Can Potter answer her rhetorical question about boycotting individuals yet?

Why does Potter conflate non-violent BDS with violence? what is going on here in her dishonest representation?

A spatter of tweets ensued wherein I attempted to elicit a response to my ethics hypothetical.

Potter banned me on her blog – a first for me – and blocked me on twitter. She complained in her latest hyperbolic tirade:

‘I also want to reiterate the comments policy:

There will be no purely personal attacks, no using the comments section to tease someone else relentlessly, and no derailing the comments thread into personal hobbyhorses. Violators will be dealt with politely and swiftly. Too many people at AHA told me that they were avid readers, but never commented, because the atmosphere in the comments section is so ugly. Let’s make it a group project in 2013 to change that.

Clearly my many detractors of the last few days didn’t get the memo, although I suspect many of them wouldn’t care if they had.
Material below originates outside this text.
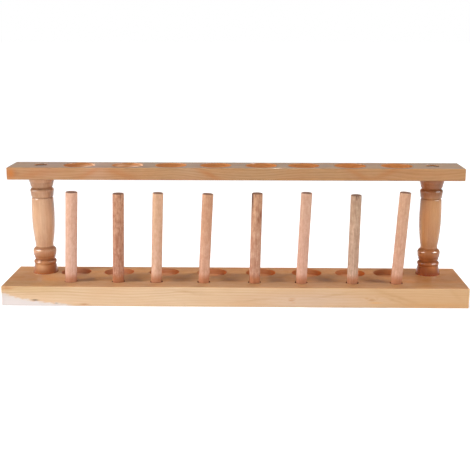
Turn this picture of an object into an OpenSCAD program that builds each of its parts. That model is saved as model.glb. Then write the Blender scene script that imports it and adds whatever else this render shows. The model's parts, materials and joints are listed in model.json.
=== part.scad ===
// Wooden test tube rack. A base board carries two turned posts, and the posts carry a
// drilled rail. Under each hole in the rail the base has a shallow round recess for the
// end of the tube. A row of drying pegs stands in front, each loose in its own socket.
//
// Millimetres. The origin is the middle of the underside, +X runs along the rack to the
// right, +Y points to the back, where rail and base are flush, and +Z is up.

/* [Boards] */
// Thickness of the base board
base_thick = 14; // [11:0.5:24]
// How far the base reaches past each end of the rail
base_overhang = 1.1; // [0:0.1:20]
// Depth of the strip of base in front of the rail
front_strip = 25.5; // [20:0.5:50]
// Thickness of the rail
rail_thick = 8.6; // [6:0.1:16]
// Wood left between the tube holes and the long edges of the rail
rail_margin = 3.15; // [3:0.05:12]
// Distance from a post's axis to the end of the rail
rail_overhang = 20.8; // [14:0.1:40]
// Size of the small flat that eases every edge of both boards
edge_ease = 0.6; // [0.2:0.1:1.5]

/* [Tube places] */
// Diameter of the tube holes in the rail
tube_hole_d = 22.2; // [12:0.1:26]
// Distance from one tube place to the next, as marked out
tube_pitch = 31.8; // [31:0.1:50]
// How much narrower than the tube hole the recess in the base is
recess_narrower = 0.7; // [0:0.1:4]
// Depth of the recess in the base
recess_depth = 4; // [2:0.5:7]
// Distance from the last tube place to the axis of the post
post_gap = 27.3; // [25:0.1:50]

/* [Turned posts] */
// Height of a post, from the base to the rail
post_height = 69.8; // [60:0.1:140]
// Diameter of the foot where it stands on the base
foot_d = 18; // [17:0.1:20]
// Diameter at the ankle, where the flared foot meets the low bead
ankle_d = 15; // [14:0.1:16]
// Diameter of the low bead
low_bead_d = 16.2; // [16:0.1:20]
// Diameter in the groove over the low bead
low_groove_d = 13.6; // [12:0.1:15]
// Diameter of the cup and of the upper bead
bead_d = 16.6; // [16.2:0.1:20]
// Diameter of the neck
neck_d = 12.6; // [11:0.1:14]
// Diameter of the vase at its belly
vase_d = 16; // [15.6:0.1:20]
// Diameter of the vase at its upper end
vase_top_d = 15.2; // [14.8:0.1:15.5]
// Diameter in the upper grooves
groove_d = 14.4; // [12:0.1:14.7]
// Diameter of the collar under the rail
collar_d = 17.6; // [16:0.1:20]
// How much thinner the right post is turned than the left one
right_post_thinner = 0.6; // [0:0.1:1]

/* [Drying pegs] */
// Diameter of a peg
peg_d = 7.6; // [6:0.1:10]
// Length of a peg
peg_len = 72; // [40:1:76]
// Distance from the front of the base to the peg row
peg_inset = 14.4; // [10:0.1:16]
// Wood left under a peg's socket
socket_floor = 5; // [3:0.5:6]
// How much wider than a peg its socket is
peg_play = 1.2; // [0.8:0.1:2]
// How much the foot of a peg is thinned to drop into its socket
foot_taper = 0.8; // [0.4:0.1:2]
// How far up the thinned foot shows above the base
foot_show = 1; // [0.5:0.1:4]
// Size of the bevel round the top of a peg
peg_bevel = 0.4; // [0.2:0.1:1]

/* [Screws] */
// Diameter of the screws' shanks
screw_d = 4; // [3:0.1:5]
// Diameter of the screws' countersunk heads
screw_head_d = 8; // [6.5:0.1:9]
// How deep the heads lie under the face of the wood
screw_sink = 1; // [0.5:0.1:2]
// Length of the screws through the rail
rail_screw_len = 28; // [20:1:36]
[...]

I promised I would put this policy in the sidebar, and now I will. Five hard-core commenters who cannot, and will not, agree to disagree have been banned.’ .

I shall leave the reader to judge whether my contributions constitute ‘hard-core’ commenting that transgressed Potter’s comments policy. Folks might also note that Potter consistently rode roughshod over her own policy.

And here I languish in what one recent commenter has identified as “Potter’s Field” ….

Readers who wish to familiarise themselves with the actual content of the academic boycott guidelines to avoid misrepresentation can do so here and may also read the excellent contributions on the two blog posts on Potter’s blog from Professor Rima Najjar, Matt Graber, Ali Abunimah, Elise Hendrick, Lisa Duggan and others here and here.

UPDATE 16/2/13

Potter’s handwringing over-dramatisation continues on Storify, where she likens being in Potter’s Field to death, falsely attributing this lurid characterisation to me. If chronicling Potter’s misrepresentations is ‘obsessive’, then how should one describe her own commentary? The lengths to which Potter has gone to obscure the fact she has avoided answering my hypothetical is extraordinary.